__What you are asked to do__:
Repeat the material below exactly, line for line.

__Dataset section__:
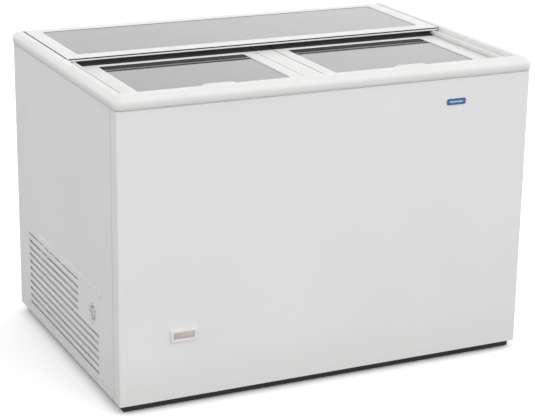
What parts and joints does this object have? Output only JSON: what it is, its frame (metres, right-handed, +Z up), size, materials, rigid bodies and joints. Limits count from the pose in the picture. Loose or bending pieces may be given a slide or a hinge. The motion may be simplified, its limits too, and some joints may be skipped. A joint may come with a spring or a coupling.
{
  "type": "chest freezer",
  "caption": "Glass-top display chest freezer with sliding lids on two levels, a stepped tub, insulated walls and a louvred side machine bay.",
  "frame": {"origin": "on the floor, under the middle of the cabinet", "axes": "+X to the right end along the length, -Y to the front, +Z up"},
  "size_m": [1.244, 0.88, 0.87],
  "materials": {
    "white_steel": "smooth satin white stoving enamel",
    "white_plastic": "satin white extruded and moulded plastic",
    "liner_white": "smooth white enamelled tub",
    "foam": "foamed-in polyurethane insulation",
    "glass": "toughened flat glass with a faint grey tint",
    "black_rubber": "matt black rubber",
    "black_plastic": "matt black moulded plastic",
    "grey_plastic": "satin grey moulded plastic",
    "blue_plate": "glossy blue plate, blank",
    "smoked_lens": "smoked translucent lens with a faint red glow",
    "galvanised": "galvanised sheet steel",
    "black_steel": "black enamelled steel can",
    "aluminium": "mill-finish aluminium fins",
    "copper": "drawn copper tube"
  },
  "bodies": {
    "cabinet": {"badge_plate": "blue_plate", "base_pan": "black_steel", "cable_gland": "black_plastic", "centre_divider": "white_plastic", "compressor": "black_steel", "compressor_mount_1": "black_rubber", "compressor_mount_2": "black_rubber", "compressor_mount_3": "black_rubber", "compressor_mount_4": "black_rubber", "compressor_terminal_box": "black_plastic", "compressor_tray": "galvanised", "condenser": "aluminium", "discharge_tube": "copper", "divider_seal": "black_rubber", "evaporator_coil": "copper", "fan_motor": "black_steel", "fan_motor_strap": "galvanised", "fan_shroud": "galvanised", "filter_drier": "copper", "front_left_foot": "black_rubber", "front_panel": "white_steel", "front_right_foot": "black_rubber", "front_rim": "white_plastic", "grille_screw_1": "white_steel", "grille_screw_2": "white_steel", "grille_screw_3": "white_steel", "grille_screw_4": "white_steel", "indicator_bezel": "white_plastic", "indicator_board": "black_plastic", "indicator_window": "smoked_lens", "inner_liner": "liner_white", "insulation_foam": "foam", "left_rim": "white_plastic", "left_side_panel": "white_steel", "machine_bay_cover": "galvanised", "rear_left_foot": "black_rubber", "rear_panel": "white_steel", "rear_right_foot": "black_rubber", "rear_rim": "white_plastic", "right_rim": "white_plastic", "right_side_panel": "white_steel", "side_grille": "white_steel", "suction_tube": "copper", "thermostat_body": "black_plastic"},
    "rear_lid": {"rear_lid_frame": "white_plastic", "rear_lid_glass": "glass", "rear_lid_left_runner": "grey_plastic", "rear_lid_right_runner": "grey_plastic"},
    "left_lid": {"left_lid_frame": "white_plastic", "left_lid_glass": "glass", "left_lid_handle": "white_plastic", "left_lid_seal": "black_rubber"},
    "right_lid": {"right_lid_frame": "white_plastic", "right_lid_glass": "glass", "right_lid_handle": "white_plastic", "right_lid_seal": "black_rubber"},
    "knob": {"thermostat_knob": "grey_plastic"},
    "fan": {"fan_blade": "black_plastic"},
    "plug": {"drain_plug": "black_rubber"}
  },
  "joints": [
    {"name": "rear_lid_slide", "type": "slide", "parent": "cabinet", "child": "rear_lid", "axis": [0, 1, 0], "range_m": [-0.41, 0]},
    {"name": "left_lid_slide", "type": "slide", "parent": "cabinet", "child": "left_lid", "axis": [0, 1, 0], "range_m": [0, 0.34]},
    {"name": "right_lid_slide", "type": "slide", "parent": "cabinet", "child": "right_lid", "axis": [0, 1, 0], "range_m": [0, 0.34]},
    {"name": "thermostat_turn", "type": "hinge", "parent": "cabinet", "child": "knob", "pos_m": [-0.6165, -0.232, 0.222], "axis": [-1, 0, 0], "range_deg": [-150, 150]},
    {"name": "fan_spin", "type": "hinge", "parent": "cabinet", "child": "fan", "pos_m": [-0.481, 0.078, 0.1495], "axis": [0, 1, 0], "continuous": true},
    {"name": "drain_plug_lift", "type": "slide", "parent": "cabinet", "child": "plug", "axis": [0, 0, 1], "range_m": [0, 0.03]}
  ]
}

__Output for this exercise__:
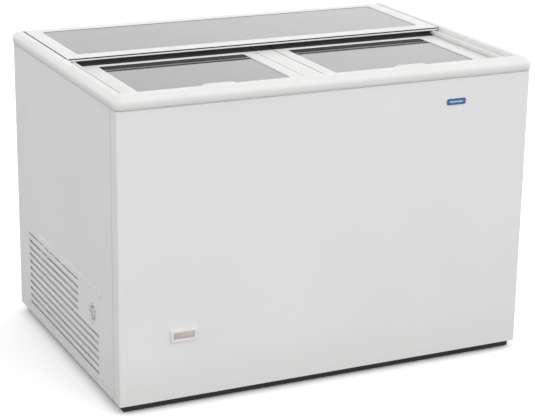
What parts and joints does this object have? Output only JSON: what it is, its frame (metres, right-handed, +Z up), size, materials, rigid bodies and joints. Limits count from the pose in the picture. Loose or bending pieces may be given a slide or a hinge. The motion may be simplified, its limits too, and some joints may be skipped. A joint may come with a spring or a coupling.
{
  "type": "chest freezer",
  "caption": "Glass-top display chest freezer with sliding lids on two levels, a stepped tub, insulated walls and a louvred side machine bay.",
  "frame": {"origin": "on the floor, under the middle of the cabinet", "axes": "+X to the right end along the length, -Y to the front, +Z up"},
  "size_m": [1.244, 0.88, 0.87],
  "materials": {
    "white_steel": "smooth satin white stoving enamel",
    "white_plastic": "satin white extruded and moulded plastic",
    "liner_white": "smooth white enamelled tub",
    "foam": "foamed-in polyurethane insulation",
    "glass": "toughened flat glass with a faint grey tint",
    "black_rubber": "matt black rubber",
    "black_plastic": "matt black moulded plastic",
    "grey_plastic": "satin grey moulded plastic",
    "blue_plate": "glossy blue plate, blank",
    "smoked_lens": "smoked translucent lens with a faint red glow",
    "galvanised": "galvanised sheet steel",
    "black_steel": "black enamelled steel can",
    "aluminium": "mill-finish aluminium fins",
    "copper": "drawn copper tube"
  },
  "bodies": {
    "cabinet": {"badge_plate": "blue_plate", "base_pan": "black_steel", "cable_gland": "black_plastic", "centre_divider": "white_plastic", "compressor": "black_steel", "compressor_mount_1": "black_rubber", "compressor_mount_2": "black_rubber", "compressor_mount_3": "black_rubber", "compressor_mount_4": "black_rubber", "compressor_terminal_box": "black_plastic", "compressor_tray": "galvanised", "condenser": "aluminium", "discharge_tube": "copper", "divider_seal": "black_rubber", "evaporator_coil": "copper", "fan_motor": "black_steel", "fan_motor_strap": "galvanised", "fan_shroud": "galvanised", "filter_drier": "copper", "front_left_foot": "black_rubber", "front_panel": "white_steel", "front_right_foot": "black_rubber", "front_rim": "white_plastic", "grille_screw_1": "white_steel", "grille_screw_2": "white_steel", "grille_screw_3": "white_steel", "grille_screw_4": "white_steel", "indicator_bezel": "white_plastic", "indicator_board": "black_plastic", "indicator_window": "smoked_lens", "inner_liner": "liner_white", "insulation_foam": "foam", "left_rim": "white_plastic", "left_side_panel": "white_steel", "machine_bay_cover": "galvanised", "rear_left_foot": "black_rubber", "rear_panel": "white_steel", "rear_right_foot": "black_rubber", "rear_rim": "white_plastic", "right_rim": "white_plastic", "right_side_panel": "white_steel", "side_grille": "white_steel", "suction_tube": "copper", "thermostat_body": "black_plastic"},
    "rear_lid": {"rear_lid_frame": "white_plastic", "rear_lid_glass": "glass", "rear_lid_left_runner": "grey_plastic", "rear_lid_right_runner": "grey_plastic"},
    "left_lid": {"left_lid_frame": "white_plastic", "left_lid_glass": "glass", "left_lid_handle": "white_plastic", "left_lid_seal": "black_rubber"},
    "right_lid": {"right_lid_frame": "white_plastic", "right_lid_glass": "glass", "right_lid_handle": "white_plastic", "right_lid_seal": "black_rubber"},
    "knob": {"thermostat_knob": "grey_plastic"},
    "fan": {"fan_blade": "black_plastic"},
    "plug": {"drain_plug": "black_rubber"}
  },
  "joints": [
    {"name": "rear_lid_slide", "type": "slide", "parent": "cabinet", "child": "rear_lid", "axis": [0, 1, 0], "range_m": [-0.41, 0]},
    {"name": "left_lid_slide", "type": "slide", "parent": "cabinet", "child": "left_lid", "axis": [0, 1, 0], "range_m": [0, 0.34]},
    {"name": "right_lid_slide", "type": "slide", "parent": "cabinet", "child": "right_lid", "axis": [0, 1, 0], "range_m": [0, 0.34]},
    {"name": "thermostat_turn", "type": "hinge", "parent": "cabinet", "child": "knob", "pos_m": [-0.6165, -0.232, 0.222], "axis": [-1, 0, 0], "range_deg": [-150, 150]},
    {"name": "fan_spin", "type": "hinge", "parent": "cabinet", "child": "fan", "pos_m": [-0.481, 0.078, 0.1495], "axis": [0, 1, 0], "continuous": true},
    {"name": "drain_plug_lift", "type": "slide", "parent": "cabinet", "child": "plug", "axis": [0, 0, 1], "range_m": [0, 0.03]}
  ]
}